Here, the City has copious reasons to not reduce the landslide hazard area buffer: Ebright Creek is one of four in the City that holds a special significance to the City; Ebright Creek is a very important Kokanee resource; there is a history of surficial slides in the Ebright Creek ravine; the Ebright Creek ravine is a designated wildlife corridor. Why would one reduce the margin of safety in such a situation? While surficial slides may occur naturally, given the sensitivity of the Ebright Creek ravine and the importance of its fishery resource, why would one consciously increase that risk by building closer to the edge of the ravine than normally allowed by code?

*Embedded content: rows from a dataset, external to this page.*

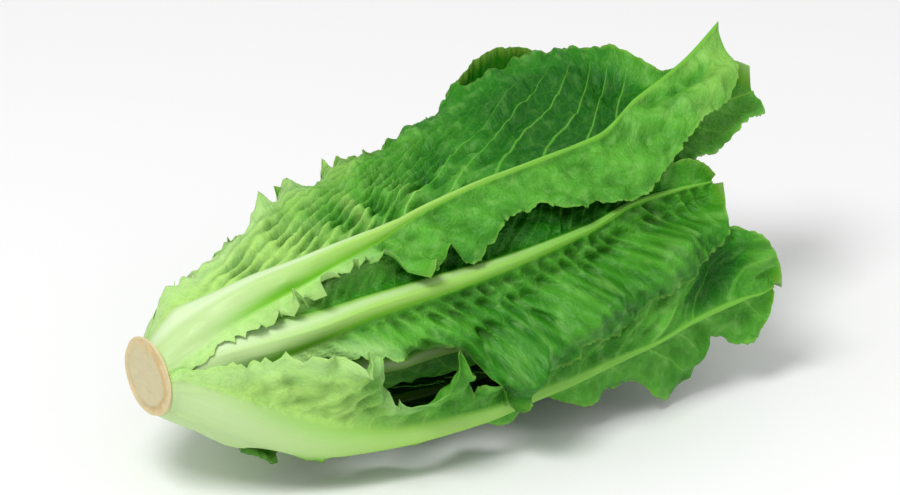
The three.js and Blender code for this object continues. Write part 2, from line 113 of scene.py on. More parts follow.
# The leaves from the outermost in. A list holds (x, value) pairs down the leaf unless it says otherwise, and
# low and high stand for the sides of the smaller and the larger angle. What isn't listed has the plain form.
# - tip, width: x of the tip, and half width of the plain outline
# - rib, lift: angle of the midrib, and how far it stands off the head
# - low, high: half width of a side; tip_width: the least half width
# - roll, frill: how far a margin turns outwards, and how strongly it bends in frills
# - fold: a ridge that a side bends over, as (x, distance from the midrib, height)
# - dents: single hollows and humps, as (side, x, distance, half length, half width, height, added green), the
#   green being shade painted into hollows and, where negative, light painted onto humps and pale patches
# - waves, lobes: factors on the margin's waves and on the lobes of the outline
# - flare: how much further out the base may stand where the leaves grow together
# - rib_width: half width of the midrib by share of length
# - rib_rise, rib_spread: factors on the midrib's height and on its half width
# - lean, crest: how much steeper the midrib is on its high side, and how strong the painted highlight along
#   that side is
# - veins, ahead: how many lateral veins have left the midrib, and how far they run ahead as VEIN_AHEAD
# - quilt, vein: how deep the blade sinks between the veins, and how clearly they show
# - tone, even: added green, and whether it stays up to the margin
# - under: (layer, x, x) when the far part, from between these places on, lies under that layer's leaf
LEAVES = [
    {
        "tip": 234, "width": 44,
        "rib": [
            (4, -36), (20, -39), (40, -42), (68, -37.5), (82, -34.5), (99, -32), (121, -29.5), (145, -26),
            (177, -18), (205, -11), (234, -7),
        ],
        "high": [
            (1, 13), (12, 18), (22, 24), (44, 34.5), (58, 34), (66, 23.5), (74, 18.3), (82, 20.4),
            (91, 29.6), (96, 25), (104, 13.2), (111, 14.4), (124, 24), (148, 28), (168, 29), (190, 32),
            (204, 33), (216, 29), (223.5, 25), (229, 18.5), (232, 12.5), (233.6, 6), (234, 2),
        ],
        "low": [
            (1, 9), (10, 6), (24, 6), (38, 7), (56, 9), (75, 8), (100, 7), (135, 7), (150, 12.5),
            (160, 12.5), (171, 16), (180, 19.5), (192, 26.5), (200, 27.4), (204.5, 25), (207.5, 14),
            (213, 14.5), (219, 18), (226, 17.3), (231, 14), (233, 8), (234, 2),
        ],
        "frill_low": [(1, 0), (140, 0), (180, 0.5), (237, 0.5)],
        "lift": [(4, 0), (20, 2), (30, 3), (54, 5), (80, 5), (110, 4), (135, 2), (237, 3)],
        "roll_high": [(4, 1), (60, 3), (110, 2), (200, 1), (237, 4)],
        "roll_low": [
            (4, 0), (15, 1), (30, 2), (54, 1), (77, 0.5), (140, 2), (180, 8), (200, 10), (205, 10),
            (210, 3), (234, 3),
        ],
        "crest_highlight": 0.15,
        "rib_width": [
            (0, 12.5), (0.07, 12.5), (0.15, 12), (0.22, 10.5), (0.32, 7), (0.45, 5), (0.6, 3.4),
            (0.75, 2.2), (0.9, 1.3), (1, 0.6),
        ],
        "dents": [
            (1, 184, 7, 11, 6, 3, -0.15), (1, 203, 7, 5, 4, -2, 0.9), (1, 213, 14, 8, 10, -4.5, 1.3),
            (1, 228, 15, 4, 16, 2.5, -0.25),
        ],
        "tone_high": [(1, -0.15), (80, -0.15), (140, 0), (237, -0.15)], "tone_low": [(1, -0.1), (237, -0.15)],
        "under": (5, 100, 118), "vein_high": [(1, 0.5), (237, 0.6)],
    },
    {"tip": 244, "width": 44, "rib": [(4, -168), (120, -174), (244, -168)]},
    {
        "tip": 251, "width": 46,
        "rib": [
            (5, 73), (38, 66), (58, 62), (82, 61.5), (105, 64), (131, 65.5), (155, 66), (181, 67.5),
            (207, 78), (223, 82), (251, 89),
        ],
        "high": [
            (1, 9), (4, 12), (8, 15), (18, 18), (28, 21.5), (36, 25), (46, 30), (56, 35.5), (80, 42),
            (102, 43.5), (123, 45), (140, 44.5), (157, 41), (178, 39.5), (196, 32), (206, 22),
            (214, 10), (222, 4), (238, 3), (251, 0.5),
        ],
        "low": [
            (1, 12), (16, 10), (30, 12), (42, 12.7), (53, 11), (64, 8.3), (79, 8), (84, 15), (89, 21),
            (96, 20.3), (101, 16.3), (109, 23.3), (117, 21.6), (123, 17.7), (130.8, 13.9), (143.5, 14.3),
            (160.2, 20), (167, 19.2), (173, 23.6), (181.4, 24), (189, 24.7), (202.8, 24.6), (212.3, 21.5),
            (224.6, 19.5), (236.3, 19.3), (245, 16), (249, 12.5), (250, 6),
            (250.5, 2.5), (251, 0.6),
        ],
        "lift": [(5, 0), (60, 3), (114, 5), (150, 6), (200, 7), (229, 11), (251, 19)],
        "roll_high": [
            (3, 1), (8, 5), (13, 8), (20, 6), (28, 3), (35, 2), (38, 4), (42, 7), (48, 6.5), (56, 6),
            (66, 6), (80, 5), (102, 4), (112, 4), (120, 5), (126, 7), (135, 9), (148, 9.5), (154, 14),
            (160, 18), (167, 18.5), (176, 15.5), (182, 16), (187, 17.5), (204, 16), (212, 11), (225, 5),
            (251, 3),
        ],
        "fold_low": [(186, 0.5, 0), (193, 2, 1.5), (207, 8, 4), (223, 10.5, 5), (236, 12, 5), (247, 13.7, 3)],
        "dents": [
            (-1, 213, 3.5, 4, 1.6, -2, 0.5), (-1, 222, 5, 4, 1.6, -2, 0.6), (-1, 232, 6, 5, 1.6, -2, 0.4),
            (1, 80, 18, 3.5, 7, -2, 0.45), (1, 87, 17, 3.5, 8, 2, -0.4), (1, 94, 15, 3.5, 7, -2.5, 0.6),
            (1, 106, 12, 4, 6, 2, -0.4), (1, 118, 16, 4, 8, -2.5, 0.6), (1, 128, 24, 5, 6, -1.5, 0.4),
            (1, 78, 36, 14, 9, 0, -0.3), (1, 100, 40, 13, 9, 0, -0.6), (1, 124, 38, 7, 6, 0, -0.3),
        ],
        "frill_high": [(1, 0.3), (30, 0.5), (60, 0.6), (100, 0.6), (120, 0.25), (251, 0.15)],
        "frill_low": [(1, 0.8), (20, 1.4), (60, 1.8), (85, 1), (160, 0.4), (251, 0.15)],
        "roll_low": [(5, 1), (30, 4), (60, 5), (84, 3), (100, 1), (251, 0)],
        "rib_width": [
            (0, 9), (0.06, 8.8), (0.14, 7.6), (0.2, 6), (0.26, 4.6), (0.32, 3.2), (0.38, 1.8), (0.46, 1.2),
            (0.6, 1), (1, 0.5),
        ],
        "veins": [(0, 0), (60, 7), (95, 10.6), (210, 16.5), (251, 18.5)],
        "ahead_high": (1.2, 0.035),
        "quilt_high": [(1, 1.2), (50, 2.4), (95, 3.3), (118, 2.4), (140, 0.9), (251, 0.5)],
        "quilt_low": [(1, 0.8), (251, 0.7)],
        "tip_width": 0.4, "lobes": 0.3, "waves": 0.4, "lean": 1,
        "tone_high": [
            (1, -0.25), (60, -0.2), (95, -0.15), (125, -0.05), (155, 0.6), (190, 0.8), (215, 0.4),
            (251, -0.3),
        ],
        "tone_low": [(1, -0.2), (60, -0.15), (100, -0.1), (180, -0.2), (220, -0.45), (251, -0.5)],
        "vein_high": [(1, 0.2), (70, 0.6), (100, 0.9), (251, 0.9)], "vein_low": [(1, 0.15), (251, 0.2)],
    },
    {
        "tip": 236, "width": 44, "rib": [(8, -93), (236, -93)], "rib_rise": 0.6, "rib_spread": 2.6,
        "high": [
            (1, 9), (12, 10.5), (24, 12), (34, 13.5), (45, 11), (60, 9), (75, 10), (90, 14), (120, 22),
            (180, 24), (215, 18), (236, 2),
        ],
        "tone_high": [(1, 0.2), (14, 0.5), (20, 1.1), (60, 1), (251, 0.4)],
        "tone_low": 0.3, "even": 1,
        "roll_high": [(3, 0), (8, 0.5), (14, 1), (20, 4), (27, 12), (36, 11), (44, 4), (60, 0), (236, 0)],
        "flare": 1.5,
        "frill_high": [(1, 1.2), (50, 1), (70, 0.1), (236, 0.1)],
    },
    {
        "tip": 238, "width": 45, "rib": [(10, 142), (60, 138), (238, 134)],
        "low": [
            (5, 10), (60, 24), (120, 21), (145, 14), (162, 13.6), (182, 13.6), (200, 20), (225, 14), (238, 2),
        ],
        "frill_low": [(5, 0.3), (110, 0.05), (238, 0)], "waves": 0.1, "lobes": 0.1,
        "lift": [(10, 0), (110, 2), (160, 6), (185, 6), (238, 4)],
        "tone_low": [(1, -0.1), (60, 0), (120, 0.5), (251, 0.6)],
        "tone_high": [(1, 0), (120, 0.3), (251, 0.3)],
        "roll_low": [(10, 0), (110, 2), (140, 10), (158, 24), (174, 29), (185, 26), (198, 12), (238, 4)],
        "even": 1, "vein_low": 0.1,
    },
    {
        "tip": 223, "width": 50,
        "rib": [
            (13, 32), (22, 31), (49, 29.5), (76, 31.5), (118, 31.4), (166, 34.9), (191, 40), (207, 39.5),
            (223, 38),
        ],
        "low": [
            (13, 9), (40, 11), (54, 11.5), (71, 16.8), (86, 20.8), (99, 22.6), (106, 31.6), (112, 38.6),
            (118, 36.6), (127, 31.8), (135, 31), (152, 31), (179, 27.3), (200, 24), (204, 21.5),
            (212, 18.5), (217, 14.5), (220.5, 9), (222, 5.5), (223, 1.5),
        ],
        "high": [
            (13, 8), (40, 14), (80, 18), (140, 30), (180, 22), (203, 9), (212, 8), (217.5, 6), (221, 3.5),
            (223, 1.5),
        ],
        "frill_high": [(13, 0.1), (90, 0.1), (140, 0.5), (223, 0.3)],
        "lift": [(6, 0), (30, 3), (54, 4), (100, 4), (160, 5), (223, 4)],
        "fold_low": [
            (45, 10, 0), (60, 12.5, 2), (86, 15.5, 4.5), (131, 18.5, 4.5), (176, 22, 4.5), (215, 20, 2),
        ],
        "rib_width": [
            (0, 10.5), (0.07, 9.5), (0.15, 7.8), (0.22, 6.4), (0.32, 5.2), (0.45, 4.6), (0.6, 3.2),
            (0.75, 1.9), (0.9, 1.1), (1, 0.6),
        ],
        "veins": [(0, 0), (223, 36)],
        "quilt_low": 1.9, "quilt_high": 1.2, "vein_low": 0.15, "vein_high": 0.3,
        "tone_low": [(1, 0), (200, -0.05)], "tone_high": 0.45, "crest_highlight": 0.7, "lean": 0.3,
    },
    {"tip": 250, "width": 44, "rib": [(18, -134), (250, -128)]},
    {
        "tip": 263, "width": 40, "rib": [(22, 82), (120, 78), (263, 80)],
        "low": [
            (22, 5), (46, 7), (94, 12), (140, 24), (180, 24), (212, 19.2), (221, 18.5), (237.7, 15.5),
            (245.8, 13), (257, 11.2), (261, 9.5), (263, 5),
        ],
        "high": [(22, 13), (60, 20), (150, 30), (220, 27), (248, 22), (257, 16), (261, 9), (263, 3)],
        "lift": [(22, 0), (150, 4), (263, 6)], "roll_high": [(22, 2), (220, 3), (263, 11)],
        "frill_low": [(22, 0.1), (94, 0.1), (200, 0.3), (263, 0.05)],
        "tone_low": [(1, 0.2), (200, 0), (240, -0.3)], "tone_high": [(1, 0.2), (200, 0), (240, -0.3)],
        "even": 1,
    },
    {"tip": 222, "width": 42, "rib": [(25, -14), (91, -17), (150, -10), (222, -2)]},
    {"tip": 252, "width": 42, "rib": [(28, 176), (252, 172)]},
    {"tip": 214, "width": 38, "rib": [(31, 40), (214, 40)]},
    {"tip": 238, "width": 38, "rib": [(34, -100), (238, -96)]},
    {"tip": 230, "width": 35, "rib": [(37, 122), (230, 118)]},
    {"tip": 218, "width": 31, "rib": [(40, -20), (218, -14)]},
    {"tip": 222, "width": 28, "rib": [(43, -154), (222, -150)]},
    {"tip": 212, "width": 24, "rib": [(46, 70), (212, 74)]},
    {"tip": 200, "width": 20, "rib": [(49, -66), (200, -62)]},
    {"tip": 186, "width": 15, "rib": [(52, 160), (186, 160)]},
]

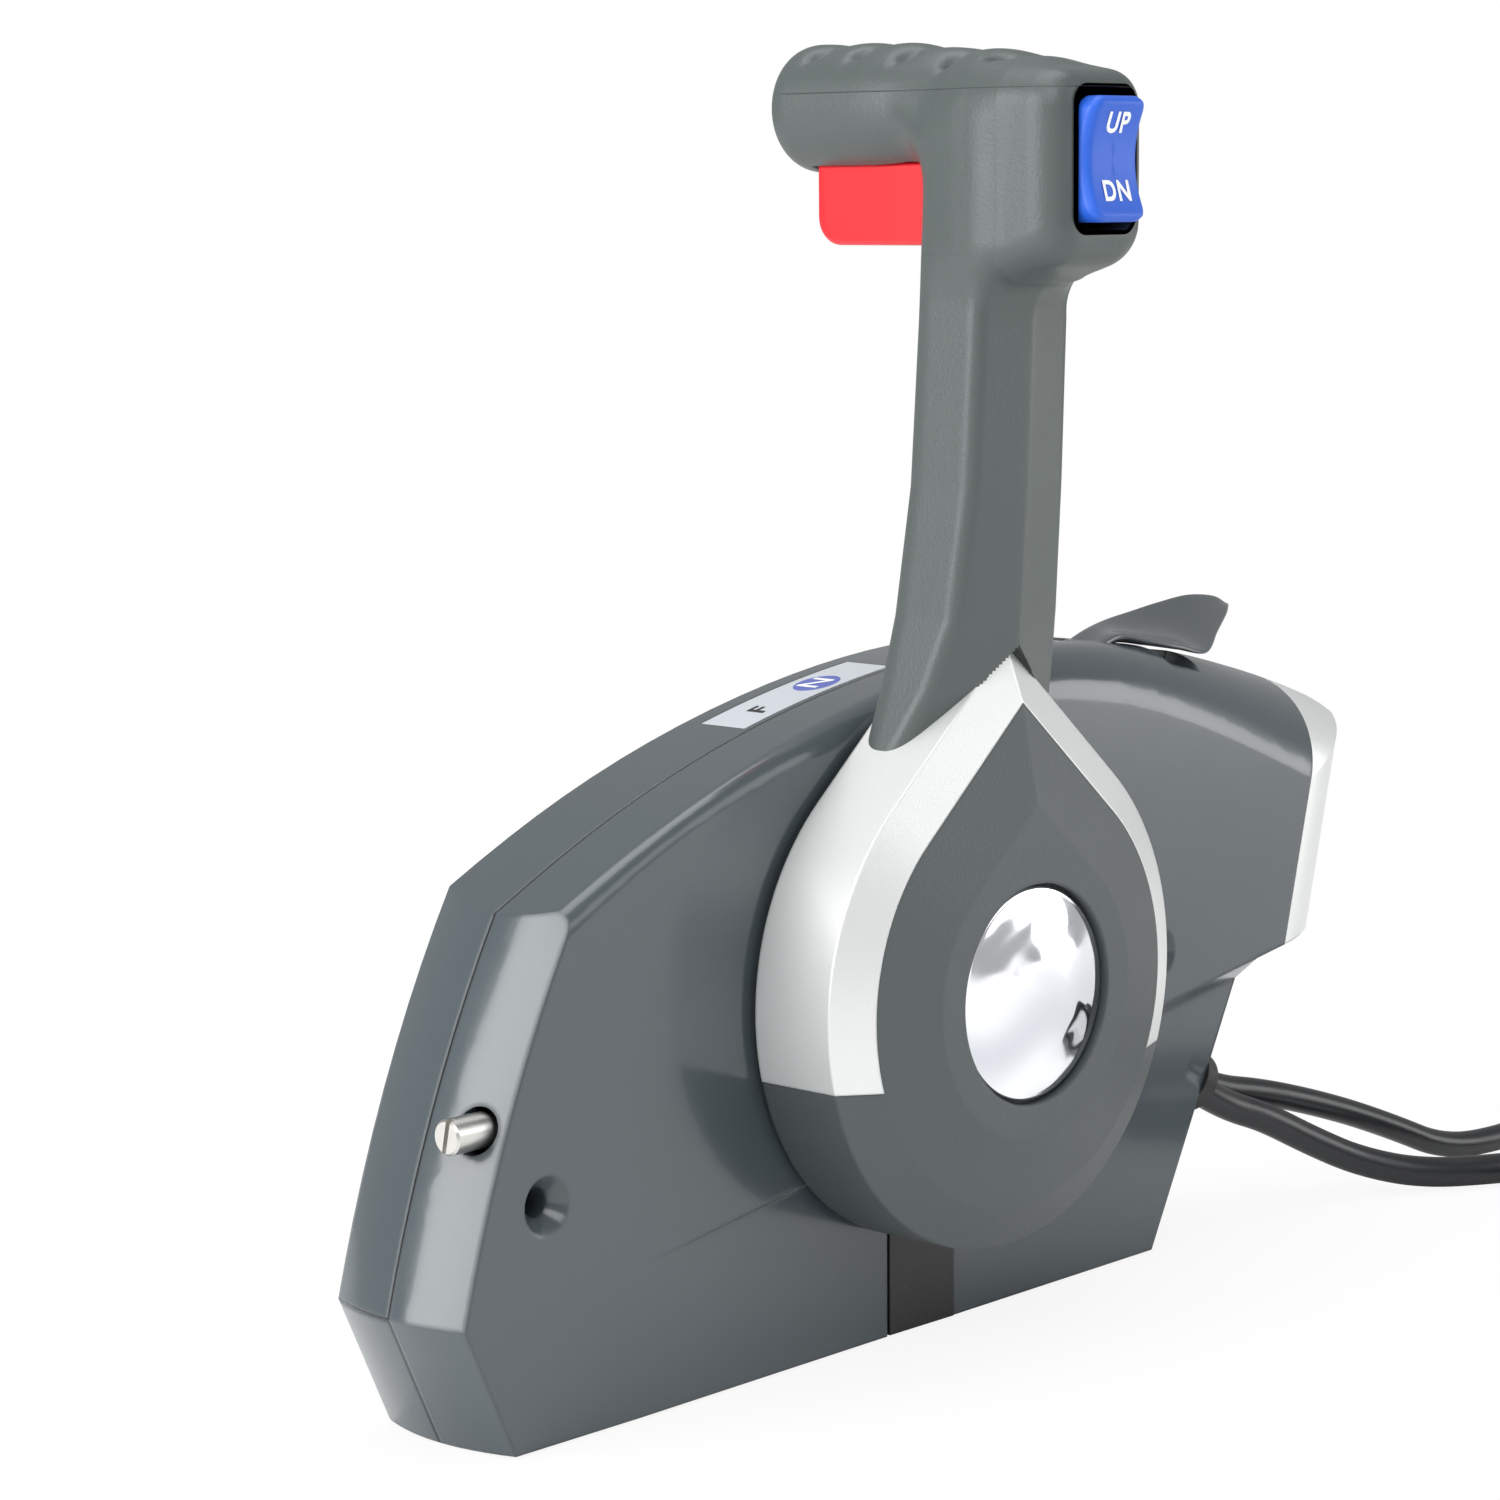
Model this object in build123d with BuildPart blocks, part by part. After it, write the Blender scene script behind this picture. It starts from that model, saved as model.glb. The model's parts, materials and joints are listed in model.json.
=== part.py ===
"""Side-mount remote control box for an outboard motor: shift and throttle lever.

Frame: X runs aft along the box, Y from the operator's side to the mounting wall, Z up.
Plane helpers place every sketch from the lever's pivot axis and the hub's rim plane.
"""

import os
from math import asin, atan2, cos, degrees, pi, radians, sin, sqrt, tan

from build123d import *

os.makedirs("parts", exist_ok=True)

# ---------------------------------------------------------------- overall datum sizes
pivot_height = 84.0  # pivot axis above the flat base
left_reach = 150.5  # pivot to the fore end of the box
right_reach = 179.4  # pivot to the aft end of the box
back_depth = 64.0  # hub rim plane to the mounting wall
front_reach = 33.0  # hub rim plane to the front of the trim rocker

pivot_x = (left_reach - right_reach) / 2
rim_y = (front_reach - back_depth) / 2

# ---------------------------------------------------------------- box
face_depth = 24.0  # hub rim plane to the box's front face
seam_depth = 43.5  # hub rim plane to the seam between the halves
wall = 3.0
box_depth = back_depth - face_depth
mid_depth = (face_depth + back_depth) / 2
end_crown = 4.0  # bulge of the fore end at the seam
end_rake = 0.26  # aft end leans this much per unit of height
end_corner_r = 27.0  # plan rounding of the aft end
end_x_at_pivot = right_reach - 8.3  # aft end at pivot height
cap_line_x = end_x_at_pivot - end_corner_r  # where the silver end cap starts
wing_slope = 0.16
knee_z = 30.0 - pivot_height  # break of the fore end
wing_drop = 35.0  # wing's lower edge below the pivot, at the pivot
lower_end_x = 129.0
lower_foot_x = 91.0
step_depth = 5.5  # lower panel's set-back at the aft end

# ---------------------------------------------------------------- fixing holes
fixing_hole_r = 3.3
fixing_mouth_r = 6.5
fixing_boss_r = 9.0
fixing_left = (28.0 - left_reach, -31.4)
fixing_right = (88.0, -7.2)
run = 0.05  # running clearance of shafts
gap = 0.4  # clearance between moving neighbours

# ---------------------------------------------------------------- hub
hub_r = 60.0
hub_depth = 22.0
hub_wall = 3.0
apex_z = 79.5
hub_chamfer = 10.0
hub_chamfer_rise = 5.0
crown_r = 33.0
crown_rise = 9.5
trim_end_z = -18.0
emblem_r = 24.6
emblem_well_depth = 3.5
emblem_dome = 4.0
emblem_rim = 2.0

# ---------------------------------------------------------------- lever
arm_half_top = 16.0
arm_half_low = 18.5
arm_flare_half = 26.5
arm_front_top = -8.0
arm_front_low = -4.0
arm_back_top = 15.0
arm_back_low = 20.0
grip_r = 14.7
grip_z = 199.4
grip_end_y = 61.0
pod_half_x = 15.5
pod_half_z = 20.5
pod_z = 186.0
pod_front_y = -28.0
pod_back_y = -6.0
core_half = 7.0
channel_half = 5.2

# ---------------------------------------------------------------- trim rocker
rocker_half_x = 9.2
rocker_half_z = 13.6
rocker_pivot_y = -19.0
rocker_gap = 0.7

# ---------------------------------------------------------------- neutral lock
lock_bar_half = 5.5
lock_bar_front = 16.6
lock_bar_back = 52.0
lock_bar_low = 168.3
lock_bar_top = 187.0
lock_travel = 6.0
lock_rod_r = 1.6
lock_pin_r = 3.0
lock_pin_lift = 0.5

# ---------------------------------------------------------------- shaft and gears
shaft_r = 8.0
bush_wall = 3.0
gear_module = 2.0
drive_teeth = 28
driven_teeth = 20
gear_front = 34.0
gear_thick = 7.0
gear_gap_x = 37.0  # driven gear centres either side of the shaft
spindle_r = 4.0
arm_plate_thick = 4.0
throw = 30.0  # cable arm length
trunnion_r = 4.0
chassis_y = 55.0
chassis_thick = 3.0
drum_r = 32.0

drive_pitch_r = gear_module * drive_teeth / 2
driven_pitch_r = gear_module * driven_teeth / 2
centre_distance = drive_pitch_r + driven_pitch_r
gear_drop_z = -sqrt(centre_distance**2 - gear_gap_x**2)
gear_back = gear_front + gear_thick

# ---------------------------------------------------------------- friction screw
screw_z = -14.0
screw_depth = 31.0
screw_r = 3.9
screw_head_x = 6.0 - left_reach
shoe_gap = 1.7

# ---------------------------------------------------------------- fast idle lever
idle_x = 82.0
idle_z = 57.0
idle_drum_r = 13.0
idle_front = 38.0
idle_back = 49.0
idle_pin_r = 3.0
idle_pin_front = 33.5
slot_margin = 0.6
pocket_x = 108.0
pocket_z = 66.5
pocket_r = 8.0
pocket_front = 31.0

# ---------------------------------------------------------------- box details
slot_cover_half = 12.0
slot_cover_top = 40.0 - pivot_height
slot_cover_sink = 2.0
slot_cover_thick = 1.6
post_r = 4.5
pilot_r = 1.6
case_head_r = 3.8
case_screw_length = 32.0
screw_posts = [(-92.0, 18.0), (34.5 - left_reach, 14.0 - pivot_height)]
screw_posts += [(84.0, 16.0 - pivot_height), (128.0, 22.0)]
shaft_boss_r = 15.0
bush_r = shaft_r + bush_wall
boss_back = 33.0
indicator_left = -38.0
indicator_right = 12.0
indicator_front = 45.5
indicator_back = 59.0
cover_top_z = knee_z
cover_inner_x = 46.5 - left_reach
chassis_low = 14.0 - pivot_height
chassis_outline = [(-86, chassis_low), (70, chassis_low), (76, chassis_low + 14)]
chassis_outline += [(76, 30), (40, 50), (-30, 44), (-86, 18)]
chassis_holes = [(-78.0, chassis_low + 8), (64.0, chassis_low + 8), (68.0, 24.0), (-78.0, 12.0)]
gate_r = 30.0
gate_thick = 2.6

# ---------------------------------------------------------------- leads
slant_angle = atan2(lower_end_x - lower_foot_x, pivot_height - wing_drop + wing_slope * lower_end_x)
grommet_up = 45.8  # from the heel, along the raked lower end
grommet_x = lower_foot_x + grommet_up * sin(slant_angle)
grommet_depth = 36.0
grommet_z = grommet_up * cos(slant_angle) - pivot_height
grommet_neck_r = 7.2
grommet_flange_r = 8.6
grommet_flange_height = 5.3
trim_lead_r = 3.5
harness_lead_r = 4.0
trim_lead_spot = (3.3, 2.2)
harness_lead_spot = (-3.2, -1.8)
cable_port_r = 4.2
cable_ports = [(18.0, 16.0), (18.0, -16.0)]
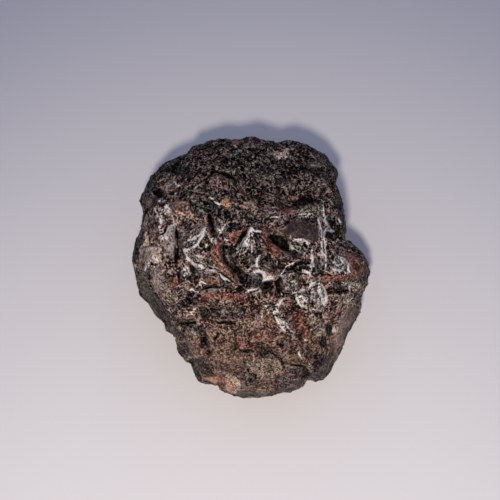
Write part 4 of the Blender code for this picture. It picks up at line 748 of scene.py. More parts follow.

This isn’t the first time Galt slapped the hands of City staff. As far back as 2008, Galt rapped Staff’s decision in two Trossachs developments to remove barricades to Beaver Lake Drive, as sub-standard street without sidewalks, bike lanes or even shoulders. Galt wrote then Staff exceeded its authority and only the City Council could remove the barricades. A successive series of City Councils have done nothing.
Malchow told Sammamish Comment, “What is frustrating from my end, is that as a taxpayer I never should’ve had to have paid an attorney tens of thousands of dollars to fight this. The city failed to do it’s due diligence on this, and basically said so much in the hearing. I’m incredibly frustrated to that end. And I believe our case is are hardly an exception on the plateau.”
Hey Scott, is there a link to the actual decision document?
Thanks, Frank
yes, Frank, it is linked to the post for download about half way down.
Malfeasance, plain and simple.
As for the attorneys we taxpayers paid for — those are the same ones that won the no-bid contract to represent developers, err I mean represent the City (hehe).
And as for accountability? Don’t hold your breath. Here in Sammamish, developer money doesn’t just talk, it swears through a bullhorn called the City Council.